Ungeachtet dessen nehmen die Direktinvestitionen deutscher Unternehmen in Afrika tendenziell zu: Im Jahr 2015 haben sich die deutschen Direktinvestitionen zwar von 1067 auf 476 Millionen Euro mehr als halbiert. Doch damit liegen sie immer noch höher als im Jahr 2012 (siehe Grafik).
Der Bestand der deutschen Investitionen wächst denn auch im langfristigen Trend: Im Jahr 1993 lagen sie bei umgerechnet 2 Milliarden Euro, im Jahr 2003 bei 4,4 Milliarden Euro und zehn weitere Jahre später, im Jahr 2013, bei 8,9 Milliarden Euro.
Damit liegt Deutschland allerdings weit abgeschlagen hinter China. Dessen Direktinvestitionen in Afrika lagen im vergangenen Jahr bei 66,4 Milliarden Dollar (60,7 Milliarden Euro), heißt es im jüngsten Bericht „Africa Attractiveness“ der Unternehmensberatung EY. Das ist fast das Siebenfache der deutschen Investitionen. Allein die Eisenbahnlinie von der äthiopischen Hauptstadt Addis Abbeba nach Djibouti schlägt mit rund 4 Milliarden Dollar zu Buche.

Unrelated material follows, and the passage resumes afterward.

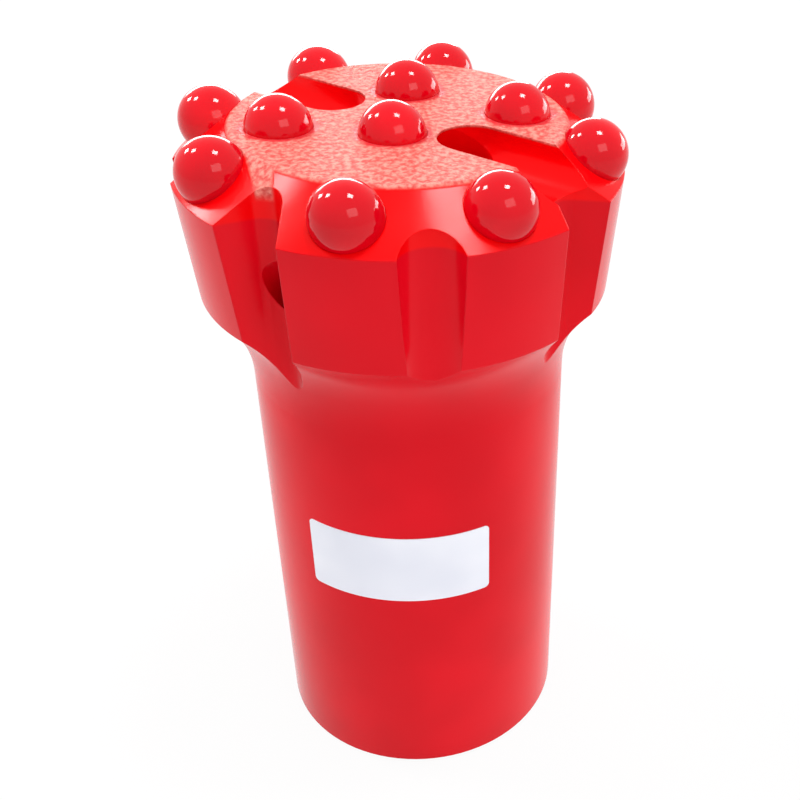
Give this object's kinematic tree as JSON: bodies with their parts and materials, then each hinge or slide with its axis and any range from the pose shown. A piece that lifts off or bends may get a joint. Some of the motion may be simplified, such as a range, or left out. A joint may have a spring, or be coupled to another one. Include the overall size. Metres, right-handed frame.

Die chinesischen Exporte nach Afrika liegen bei 82,9 Milliarden Dollar und damit bei mehr als dem Dreifachen der deutschen Ausfuhren.
Wenn die deutschen Unternehmen nicht bald ihre Anstrengungen in Afrika um ein Vielfaches erhöhen, droht der deutschen Wirtschaft, auf dem großen Hoffnungskontinent im Süden abgehängt zu werden.